- _DIRECTIONS FOR THIS TASK_
The data below holds a line containing "front_shell();" and a line containing "obj.parent = empty"; please quote exactly those two lines and every line between them, and nothing else.
---
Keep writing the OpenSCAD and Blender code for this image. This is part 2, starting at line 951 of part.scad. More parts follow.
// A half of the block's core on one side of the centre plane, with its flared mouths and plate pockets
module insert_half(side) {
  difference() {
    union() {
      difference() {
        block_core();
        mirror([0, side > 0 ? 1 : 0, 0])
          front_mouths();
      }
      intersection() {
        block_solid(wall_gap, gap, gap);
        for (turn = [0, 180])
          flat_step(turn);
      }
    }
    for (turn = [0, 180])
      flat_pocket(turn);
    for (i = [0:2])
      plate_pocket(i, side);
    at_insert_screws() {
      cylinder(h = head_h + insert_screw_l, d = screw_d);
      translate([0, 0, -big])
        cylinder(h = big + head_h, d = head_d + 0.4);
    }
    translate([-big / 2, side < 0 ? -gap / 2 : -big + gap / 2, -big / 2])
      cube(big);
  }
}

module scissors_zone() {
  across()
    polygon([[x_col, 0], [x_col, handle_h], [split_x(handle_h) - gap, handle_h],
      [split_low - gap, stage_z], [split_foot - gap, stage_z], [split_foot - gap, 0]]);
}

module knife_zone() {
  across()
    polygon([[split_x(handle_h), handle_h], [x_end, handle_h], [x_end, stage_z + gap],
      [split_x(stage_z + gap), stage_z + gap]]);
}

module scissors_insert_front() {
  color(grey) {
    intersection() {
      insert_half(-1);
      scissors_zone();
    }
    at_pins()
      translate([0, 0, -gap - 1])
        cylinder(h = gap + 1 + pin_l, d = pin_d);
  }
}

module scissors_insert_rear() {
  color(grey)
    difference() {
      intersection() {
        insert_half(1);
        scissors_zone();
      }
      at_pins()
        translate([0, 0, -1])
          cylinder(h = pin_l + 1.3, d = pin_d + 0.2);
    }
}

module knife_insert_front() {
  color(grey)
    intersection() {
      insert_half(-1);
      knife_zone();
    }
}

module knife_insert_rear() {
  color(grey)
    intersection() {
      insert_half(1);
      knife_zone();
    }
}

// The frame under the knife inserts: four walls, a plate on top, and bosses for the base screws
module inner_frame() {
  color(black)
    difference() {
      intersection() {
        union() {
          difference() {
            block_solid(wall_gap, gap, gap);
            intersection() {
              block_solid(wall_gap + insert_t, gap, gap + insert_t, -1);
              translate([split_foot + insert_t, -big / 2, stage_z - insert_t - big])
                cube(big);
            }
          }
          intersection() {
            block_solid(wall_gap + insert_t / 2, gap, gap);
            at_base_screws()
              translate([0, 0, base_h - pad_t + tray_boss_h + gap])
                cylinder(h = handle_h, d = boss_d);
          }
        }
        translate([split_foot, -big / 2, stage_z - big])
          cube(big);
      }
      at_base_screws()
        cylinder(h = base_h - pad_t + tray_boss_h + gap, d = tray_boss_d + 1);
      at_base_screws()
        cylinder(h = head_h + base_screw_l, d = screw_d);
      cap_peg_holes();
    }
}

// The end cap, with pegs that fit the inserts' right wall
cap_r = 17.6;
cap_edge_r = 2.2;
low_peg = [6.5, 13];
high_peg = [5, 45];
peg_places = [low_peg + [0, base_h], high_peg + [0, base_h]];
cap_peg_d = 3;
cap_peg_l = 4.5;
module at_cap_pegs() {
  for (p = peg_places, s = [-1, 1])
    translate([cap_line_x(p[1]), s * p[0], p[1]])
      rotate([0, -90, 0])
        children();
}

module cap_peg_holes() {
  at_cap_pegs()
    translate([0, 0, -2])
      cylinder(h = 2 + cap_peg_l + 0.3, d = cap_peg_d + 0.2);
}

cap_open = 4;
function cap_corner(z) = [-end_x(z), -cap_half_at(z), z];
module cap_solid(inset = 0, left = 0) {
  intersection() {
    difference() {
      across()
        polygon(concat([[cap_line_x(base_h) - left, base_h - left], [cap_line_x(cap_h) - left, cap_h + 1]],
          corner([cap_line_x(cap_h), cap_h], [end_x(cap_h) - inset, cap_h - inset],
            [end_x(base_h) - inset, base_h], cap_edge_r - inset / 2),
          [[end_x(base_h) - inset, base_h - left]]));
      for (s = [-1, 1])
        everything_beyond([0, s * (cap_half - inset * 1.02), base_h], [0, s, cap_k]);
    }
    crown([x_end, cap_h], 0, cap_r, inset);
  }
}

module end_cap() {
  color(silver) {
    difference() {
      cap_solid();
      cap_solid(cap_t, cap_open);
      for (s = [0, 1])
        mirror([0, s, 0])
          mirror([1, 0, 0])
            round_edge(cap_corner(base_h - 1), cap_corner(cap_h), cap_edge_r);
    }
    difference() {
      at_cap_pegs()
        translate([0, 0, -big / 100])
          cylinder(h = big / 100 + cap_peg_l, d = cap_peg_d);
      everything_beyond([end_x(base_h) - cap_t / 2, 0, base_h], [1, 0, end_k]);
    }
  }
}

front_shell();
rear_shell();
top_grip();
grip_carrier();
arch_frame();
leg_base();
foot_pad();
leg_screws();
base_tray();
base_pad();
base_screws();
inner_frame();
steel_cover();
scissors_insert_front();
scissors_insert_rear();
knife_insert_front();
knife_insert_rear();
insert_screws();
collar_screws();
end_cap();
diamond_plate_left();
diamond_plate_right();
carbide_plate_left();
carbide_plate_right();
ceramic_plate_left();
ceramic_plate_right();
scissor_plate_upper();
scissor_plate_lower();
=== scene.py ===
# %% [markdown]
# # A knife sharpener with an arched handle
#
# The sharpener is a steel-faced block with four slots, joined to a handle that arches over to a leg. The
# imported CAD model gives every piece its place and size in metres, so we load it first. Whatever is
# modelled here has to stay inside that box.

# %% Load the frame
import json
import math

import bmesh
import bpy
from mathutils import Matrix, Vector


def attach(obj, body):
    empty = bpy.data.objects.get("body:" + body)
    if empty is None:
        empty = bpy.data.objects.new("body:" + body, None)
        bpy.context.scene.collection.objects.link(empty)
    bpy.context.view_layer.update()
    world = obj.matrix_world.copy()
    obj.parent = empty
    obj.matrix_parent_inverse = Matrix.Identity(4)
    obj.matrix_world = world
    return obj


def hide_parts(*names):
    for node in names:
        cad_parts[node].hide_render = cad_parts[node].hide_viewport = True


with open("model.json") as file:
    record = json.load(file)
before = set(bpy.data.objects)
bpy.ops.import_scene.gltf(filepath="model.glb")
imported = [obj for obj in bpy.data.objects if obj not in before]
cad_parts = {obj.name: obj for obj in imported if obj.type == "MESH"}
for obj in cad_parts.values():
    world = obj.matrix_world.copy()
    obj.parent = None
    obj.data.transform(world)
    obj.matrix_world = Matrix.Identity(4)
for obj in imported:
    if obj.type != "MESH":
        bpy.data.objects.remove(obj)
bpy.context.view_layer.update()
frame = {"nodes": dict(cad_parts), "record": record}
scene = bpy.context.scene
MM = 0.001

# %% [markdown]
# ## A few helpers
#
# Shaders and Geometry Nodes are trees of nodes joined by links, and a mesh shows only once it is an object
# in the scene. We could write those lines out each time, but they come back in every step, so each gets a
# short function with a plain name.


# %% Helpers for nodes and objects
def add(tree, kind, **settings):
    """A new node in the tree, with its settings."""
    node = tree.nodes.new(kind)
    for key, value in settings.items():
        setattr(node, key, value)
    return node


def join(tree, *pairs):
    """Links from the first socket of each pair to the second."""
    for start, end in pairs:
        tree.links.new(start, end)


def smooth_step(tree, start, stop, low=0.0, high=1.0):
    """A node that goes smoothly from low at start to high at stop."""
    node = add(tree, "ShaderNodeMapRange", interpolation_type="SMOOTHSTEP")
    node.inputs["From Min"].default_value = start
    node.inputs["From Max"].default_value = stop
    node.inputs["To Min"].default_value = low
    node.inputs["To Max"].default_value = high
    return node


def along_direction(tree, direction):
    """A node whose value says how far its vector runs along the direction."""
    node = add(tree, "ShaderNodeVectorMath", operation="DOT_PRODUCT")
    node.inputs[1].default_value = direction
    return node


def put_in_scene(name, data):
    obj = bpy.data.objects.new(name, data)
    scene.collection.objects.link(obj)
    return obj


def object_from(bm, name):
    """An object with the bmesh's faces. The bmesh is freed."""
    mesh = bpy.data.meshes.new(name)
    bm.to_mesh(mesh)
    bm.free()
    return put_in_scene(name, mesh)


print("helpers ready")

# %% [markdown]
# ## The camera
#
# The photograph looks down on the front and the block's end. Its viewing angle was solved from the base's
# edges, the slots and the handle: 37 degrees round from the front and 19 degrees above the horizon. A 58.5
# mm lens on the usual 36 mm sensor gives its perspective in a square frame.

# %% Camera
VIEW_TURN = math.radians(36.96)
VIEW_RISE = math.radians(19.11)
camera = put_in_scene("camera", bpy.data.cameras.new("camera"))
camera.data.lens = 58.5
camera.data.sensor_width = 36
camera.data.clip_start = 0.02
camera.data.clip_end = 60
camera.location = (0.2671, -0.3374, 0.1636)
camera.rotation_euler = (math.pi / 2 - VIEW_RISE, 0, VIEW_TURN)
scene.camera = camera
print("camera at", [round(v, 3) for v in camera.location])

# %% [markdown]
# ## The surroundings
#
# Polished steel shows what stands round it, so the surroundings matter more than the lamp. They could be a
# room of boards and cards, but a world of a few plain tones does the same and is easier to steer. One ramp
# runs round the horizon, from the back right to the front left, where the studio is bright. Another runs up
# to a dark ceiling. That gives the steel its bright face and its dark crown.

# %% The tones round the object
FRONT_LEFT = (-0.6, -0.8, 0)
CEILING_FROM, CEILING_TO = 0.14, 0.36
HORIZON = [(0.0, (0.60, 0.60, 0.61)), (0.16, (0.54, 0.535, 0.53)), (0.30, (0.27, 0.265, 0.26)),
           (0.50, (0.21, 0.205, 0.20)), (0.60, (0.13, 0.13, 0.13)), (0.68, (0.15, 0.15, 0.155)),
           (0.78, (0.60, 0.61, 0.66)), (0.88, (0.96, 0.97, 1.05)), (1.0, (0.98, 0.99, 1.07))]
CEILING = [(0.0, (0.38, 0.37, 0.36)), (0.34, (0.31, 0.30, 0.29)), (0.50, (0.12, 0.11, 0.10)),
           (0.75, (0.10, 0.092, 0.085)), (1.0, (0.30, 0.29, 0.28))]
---
- _FINAL ANSWER_
front_shell();
rear_shell();
top_grip();
grip_carrier();
arch_frame();
leg_base();
foot_pad();
leg_screws();
base_tray();
base_pad();
base_screws();
inner_frame();
steel_cover();
scissors_insert_front();
scissors_insert_rear();
knife_insert_front();
knife_insert_rear();
insert_screws();
collar_screws();
end_cap();
diamond_plate_left();
diamond_plate_right();
carbide_plate_left();
carbide_plate_right();
ceramic_plate_left();
ceramic_plate_right();
scissor_plate_upper();
scissor_plate_lower();
=== scene.py ===
# %% [markdown]
# # A knife sharpener with an arched handle
#
# The sharpener is a steel-faced block with four slots, joined to a handle that arches over to a leg. The
# imported CAD model gives every piece its place and size in metres, so we load it first. Whatever is
# modelled here has to stay inside that box.

# %% Load the frame
import json
import math

import bmesh
import bpy
from mathutils import Matrix, Vector


def attach(obj, body):
    empty = bpy.data.objects.get("body:" + body)
    if empty is None:
        empty = bpy.data.objects.new("body:" + body, None)
        bpy.context.scene.collection.objects.link(empty)
    bpy.context.view_layer.update()
    world = obj.matrix_world.copy()
    obj.parent = empty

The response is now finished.